# WHAT YOU SHOULD DO
Reproduce only the lines of the material below that start at the line containing "rotate([-90, 0, 0])" and stop at the line containing "cad_parts[node].hide_render = cad_parts[node].hide_viewport". Keep both end lines.

# THE INPUT
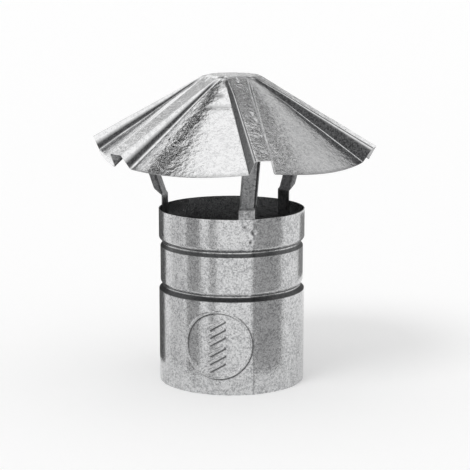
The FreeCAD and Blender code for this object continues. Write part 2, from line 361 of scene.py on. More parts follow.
---
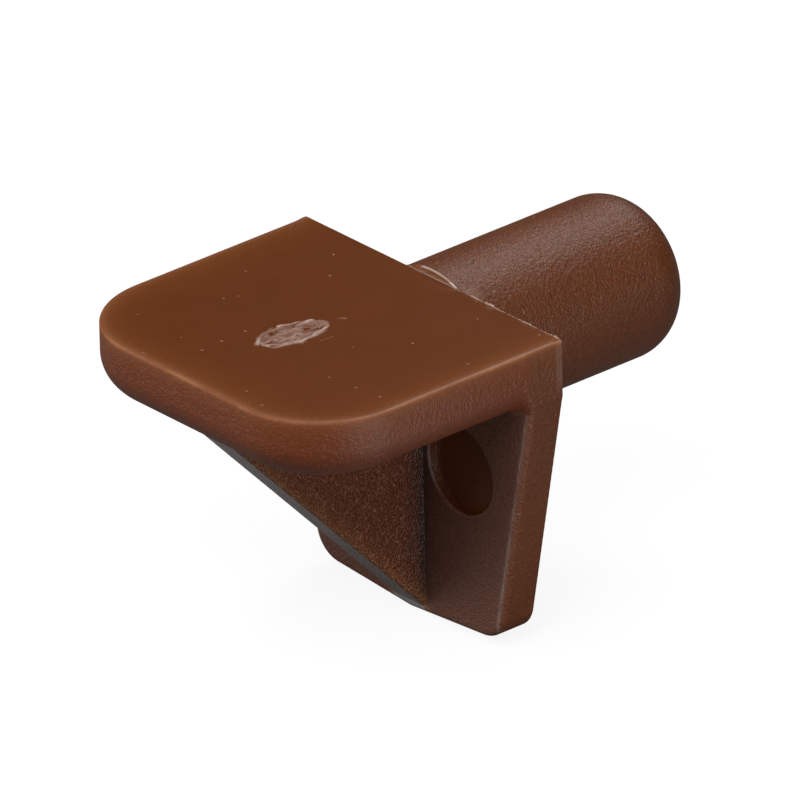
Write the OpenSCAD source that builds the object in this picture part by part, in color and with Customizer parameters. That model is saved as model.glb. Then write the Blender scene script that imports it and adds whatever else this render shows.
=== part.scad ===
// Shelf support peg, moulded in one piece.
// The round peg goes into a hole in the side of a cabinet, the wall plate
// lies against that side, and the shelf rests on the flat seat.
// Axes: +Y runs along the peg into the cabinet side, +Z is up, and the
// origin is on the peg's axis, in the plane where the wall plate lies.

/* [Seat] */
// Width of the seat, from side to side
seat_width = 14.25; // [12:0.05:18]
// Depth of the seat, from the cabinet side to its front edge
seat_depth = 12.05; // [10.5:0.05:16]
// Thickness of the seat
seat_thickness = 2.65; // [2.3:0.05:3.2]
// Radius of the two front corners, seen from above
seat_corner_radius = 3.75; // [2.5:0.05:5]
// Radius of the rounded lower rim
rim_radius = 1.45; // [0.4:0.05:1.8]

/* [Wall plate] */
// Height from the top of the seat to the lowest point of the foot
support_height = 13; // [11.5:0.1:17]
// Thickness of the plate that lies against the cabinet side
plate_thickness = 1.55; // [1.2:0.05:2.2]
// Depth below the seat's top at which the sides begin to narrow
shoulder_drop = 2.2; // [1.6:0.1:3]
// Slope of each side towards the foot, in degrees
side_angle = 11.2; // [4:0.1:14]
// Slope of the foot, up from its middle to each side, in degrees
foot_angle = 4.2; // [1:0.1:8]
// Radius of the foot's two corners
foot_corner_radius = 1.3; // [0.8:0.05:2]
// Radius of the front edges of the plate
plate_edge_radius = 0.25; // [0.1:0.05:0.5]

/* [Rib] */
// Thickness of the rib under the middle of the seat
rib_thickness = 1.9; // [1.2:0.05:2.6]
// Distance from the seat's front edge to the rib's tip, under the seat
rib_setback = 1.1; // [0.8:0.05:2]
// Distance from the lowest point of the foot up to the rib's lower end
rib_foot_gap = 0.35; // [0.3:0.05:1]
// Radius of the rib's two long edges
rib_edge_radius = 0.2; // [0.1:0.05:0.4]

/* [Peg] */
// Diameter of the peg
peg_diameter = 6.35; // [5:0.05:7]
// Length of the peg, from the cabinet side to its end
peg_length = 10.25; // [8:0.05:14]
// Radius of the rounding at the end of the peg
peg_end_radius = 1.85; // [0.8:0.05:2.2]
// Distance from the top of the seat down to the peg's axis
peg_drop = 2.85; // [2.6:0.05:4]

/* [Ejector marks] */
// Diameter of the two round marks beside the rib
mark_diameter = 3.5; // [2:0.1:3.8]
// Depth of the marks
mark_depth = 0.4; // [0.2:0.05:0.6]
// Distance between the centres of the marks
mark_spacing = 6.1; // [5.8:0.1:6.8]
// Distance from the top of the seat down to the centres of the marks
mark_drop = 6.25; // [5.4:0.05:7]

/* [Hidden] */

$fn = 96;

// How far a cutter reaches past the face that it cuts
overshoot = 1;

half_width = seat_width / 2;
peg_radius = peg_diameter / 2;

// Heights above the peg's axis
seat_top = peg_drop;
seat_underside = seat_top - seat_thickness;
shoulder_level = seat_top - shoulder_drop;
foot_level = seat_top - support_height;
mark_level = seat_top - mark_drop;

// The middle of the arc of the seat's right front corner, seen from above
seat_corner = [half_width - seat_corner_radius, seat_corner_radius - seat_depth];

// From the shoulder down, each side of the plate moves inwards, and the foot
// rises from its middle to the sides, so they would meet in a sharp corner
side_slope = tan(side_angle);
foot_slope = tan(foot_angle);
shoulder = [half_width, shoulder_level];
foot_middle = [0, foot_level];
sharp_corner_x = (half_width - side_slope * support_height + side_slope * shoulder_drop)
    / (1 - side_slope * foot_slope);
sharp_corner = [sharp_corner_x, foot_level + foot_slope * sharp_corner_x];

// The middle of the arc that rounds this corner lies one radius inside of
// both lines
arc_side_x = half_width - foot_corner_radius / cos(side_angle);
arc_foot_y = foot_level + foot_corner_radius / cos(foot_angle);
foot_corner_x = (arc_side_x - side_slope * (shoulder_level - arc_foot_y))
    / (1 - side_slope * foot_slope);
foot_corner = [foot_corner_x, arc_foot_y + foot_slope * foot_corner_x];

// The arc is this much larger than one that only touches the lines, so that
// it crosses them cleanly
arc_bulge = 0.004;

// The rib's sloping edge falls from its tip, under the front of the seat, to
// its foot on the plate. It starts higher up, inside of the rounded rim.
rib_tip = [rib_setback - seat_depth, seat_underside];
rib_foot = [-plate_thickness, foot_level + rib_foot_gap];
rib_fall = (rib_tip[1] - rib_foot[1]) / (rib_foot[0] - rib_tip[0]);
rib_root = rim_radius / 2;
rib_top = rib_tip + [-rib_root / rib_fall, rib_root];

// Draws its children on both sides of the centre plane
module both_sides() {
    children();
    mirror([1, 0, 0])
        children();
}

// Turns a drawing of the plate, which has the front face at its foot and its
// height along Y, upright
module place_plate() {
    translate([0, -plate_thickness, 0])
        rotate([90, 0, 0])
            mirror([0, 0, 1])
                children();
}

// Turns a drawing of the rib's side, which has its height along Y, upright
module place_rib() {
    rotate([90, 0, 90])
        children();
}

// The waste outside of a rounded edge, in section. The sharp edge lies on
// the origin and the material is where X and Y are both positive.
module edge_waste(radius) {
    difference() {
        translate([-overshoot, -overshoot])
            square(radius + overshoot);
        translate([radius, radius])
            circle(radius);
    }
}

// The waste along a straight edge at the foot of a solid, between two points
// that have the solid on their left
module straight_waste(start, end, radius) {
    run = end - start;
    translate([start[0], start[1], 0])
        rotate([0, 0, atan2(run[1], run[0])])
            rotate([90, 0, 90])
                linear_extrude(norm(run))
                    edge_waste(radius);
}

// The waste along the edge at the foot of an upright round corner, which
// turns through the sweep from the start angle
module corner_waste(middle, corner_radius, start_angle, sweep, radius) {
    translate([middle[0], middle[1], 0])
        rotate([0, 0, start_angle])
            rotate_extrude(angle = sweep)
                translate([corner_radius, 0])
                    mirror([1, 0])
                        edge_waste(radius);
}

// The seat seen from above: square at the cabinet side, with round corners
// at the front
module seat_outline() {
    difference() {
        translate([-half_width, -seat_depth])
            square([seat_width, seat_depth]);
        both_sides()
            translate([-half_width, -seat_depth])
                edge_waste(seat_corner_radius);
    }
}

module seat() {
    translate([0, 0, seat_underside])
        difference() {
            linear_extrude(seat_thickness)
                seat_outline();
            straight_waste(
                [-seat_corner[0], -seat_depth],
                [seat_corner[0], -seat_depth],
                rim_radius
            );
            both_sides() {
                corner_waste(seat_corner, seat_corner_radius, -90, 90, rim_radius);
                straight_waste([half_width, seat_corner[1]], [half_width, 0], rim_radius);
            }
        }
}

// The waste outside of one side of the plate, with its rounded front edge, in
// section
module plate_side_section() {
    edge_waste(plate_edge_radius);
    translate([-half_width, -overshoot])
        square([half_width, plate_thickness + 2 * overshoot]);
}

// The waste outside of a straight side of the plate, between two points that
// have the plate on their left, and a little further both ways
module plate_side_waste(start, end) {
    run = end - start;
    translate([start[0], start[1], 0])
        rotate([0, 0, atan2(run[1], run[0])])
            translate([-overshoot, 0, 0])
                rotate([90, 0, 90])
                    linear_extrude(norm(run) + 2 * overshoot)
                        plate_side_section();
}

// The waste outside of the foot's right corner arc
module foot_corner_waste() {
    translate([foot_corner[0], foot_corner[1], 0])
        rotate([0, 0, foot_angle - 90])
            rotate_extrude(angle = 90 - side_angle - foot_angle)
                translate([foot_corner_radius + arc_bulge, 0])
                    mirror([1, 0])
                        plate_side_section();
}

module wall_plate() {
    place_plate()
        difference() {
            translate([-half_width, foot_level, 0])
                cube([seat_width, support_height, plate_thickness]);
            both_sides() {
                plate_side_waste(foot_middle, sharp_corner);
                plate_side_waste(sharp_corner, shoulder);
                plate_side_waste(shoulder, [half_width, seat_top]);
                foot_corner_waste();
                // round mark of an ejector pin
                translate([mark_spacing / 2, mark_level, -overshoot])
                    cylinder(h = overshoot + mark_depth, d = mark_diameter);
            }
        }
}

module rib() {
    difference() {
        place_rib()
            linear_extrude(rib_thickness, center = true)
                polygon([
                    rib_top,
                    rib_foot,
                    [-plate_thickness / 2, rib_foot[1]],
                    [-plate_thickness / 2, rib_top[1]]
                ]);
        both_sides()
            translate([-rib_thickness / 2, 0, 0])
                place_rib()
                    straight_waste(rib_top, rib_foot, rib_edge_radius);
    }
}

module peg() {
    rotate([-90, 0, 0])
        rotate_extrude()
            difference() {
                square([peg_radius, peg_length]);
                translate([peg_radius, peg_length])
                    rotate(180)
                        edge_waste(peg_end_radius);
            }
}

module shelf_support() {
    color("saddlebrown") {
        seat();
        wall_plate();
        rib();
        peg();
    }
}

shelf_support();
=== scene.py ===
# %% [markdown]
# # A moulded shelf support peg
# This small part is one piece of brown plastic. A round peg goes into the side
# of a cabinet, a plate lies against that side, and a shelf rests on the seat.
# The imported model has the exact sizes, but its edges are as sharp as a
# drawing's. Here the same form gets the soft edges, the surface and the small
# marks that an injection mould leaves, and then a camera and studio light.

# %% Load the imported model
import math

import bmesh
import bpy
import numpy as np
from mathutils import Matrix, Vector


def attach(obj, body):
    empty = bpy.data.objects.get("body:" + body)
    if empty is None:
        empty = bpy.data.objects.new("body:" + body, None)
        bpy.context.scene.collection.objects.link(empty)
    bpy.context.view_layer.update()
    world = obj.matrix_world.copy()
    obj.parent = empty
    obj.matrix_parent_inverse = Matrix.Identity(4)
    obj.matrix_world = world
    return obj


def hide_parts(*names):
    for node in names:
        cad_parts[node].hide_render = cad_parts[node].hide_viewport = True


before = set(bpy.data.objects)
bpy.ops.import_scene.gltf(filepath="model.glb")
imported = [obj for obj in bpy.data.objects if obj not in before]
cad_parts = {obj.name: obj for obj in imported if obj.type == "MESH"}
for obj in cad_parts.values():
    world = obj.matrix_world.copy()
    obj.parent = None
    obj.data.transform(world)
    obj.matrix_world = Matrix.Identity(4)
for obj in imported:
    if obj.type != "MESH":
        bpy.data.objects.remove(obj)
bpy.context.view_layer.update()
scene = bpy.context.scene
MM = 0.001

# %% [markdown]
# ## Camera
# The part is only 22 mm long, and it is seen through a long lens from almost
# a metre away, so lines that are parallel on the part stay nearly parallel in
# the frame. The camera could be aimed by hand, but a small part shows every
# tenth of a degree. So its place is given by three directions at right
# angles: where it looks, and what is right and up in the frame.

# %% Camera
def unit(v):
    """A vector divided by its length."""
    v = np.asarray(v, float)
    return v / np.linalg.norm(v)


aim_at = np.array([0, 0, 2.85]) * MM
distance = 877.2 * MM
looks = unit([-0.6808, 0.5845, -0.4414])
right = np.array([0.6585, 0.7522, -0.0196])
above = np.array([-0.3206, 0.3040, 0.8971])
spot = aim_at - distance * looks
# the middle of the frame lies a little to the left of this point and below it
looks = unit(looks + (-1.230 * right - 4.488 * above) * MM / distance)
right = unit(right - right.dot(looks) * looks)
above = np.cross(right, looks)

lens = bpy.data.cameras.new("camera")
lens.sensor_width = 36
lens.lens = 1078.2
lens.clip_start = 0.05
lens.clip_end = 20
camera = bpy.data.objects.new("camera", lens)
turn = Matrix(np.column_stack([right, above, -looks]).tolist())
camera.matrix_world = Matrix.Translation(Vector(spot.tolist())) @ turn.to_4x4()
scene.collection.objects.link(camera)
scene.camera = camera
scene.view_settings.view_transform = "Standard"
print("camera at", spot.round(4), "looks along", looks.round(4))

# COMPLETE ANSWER
    rotate([-90, 0, 0])
        rotate_extrude()
            difference() {
                square([peg_radius, peg_length]);
                translate([peg_radius, peg_length])
                    rotate(180)
                        edge_waste(peg_end_radius);
            }
}

module shelf_support() {
    color("saddlebrown") {
        seat();
        wall_plate();
        rib();
        peg();
    }
}

shelf_support();
=== scene.py ===
# %% [markdown]
# # A moulded shelf support peg
# This small part is one piece of brown plastic. A round peg goes into the side
# of a cabinet, a plate lies against that side, and a shelf rests on the seat.
# The imported model has the exact sizes, but its edges are as sharp as a
# drawing's. Here the same form gets the soft edges, the surface and the small
# marks that an injection mould leaves, and then a camera and studio light.

# %% Load the imported model
import math

import bmesh
import bpy
import numpy as np
from mathutils import Matrix, Vector


def attach(obj, body):
    empty = bpy.data.objects.get("body:" + body)
    if empty is None:
        empty = bpy.data.objects.new("body:" + body, None)
        bpy.context.scene.collection.objects.link(empty)
    bpy.context.view_layer.update()
    world = obj.matrix_world.copy()
    obj.parent = empty
    obj.matrix_parent_inverse = Matrix.Identity(4)
    obj.matrix_world = world
    return obj


def hide_parts(*names):
    for node in names:
        cad_parts[node].hide_render = cad_parts[node].hide_viewport = True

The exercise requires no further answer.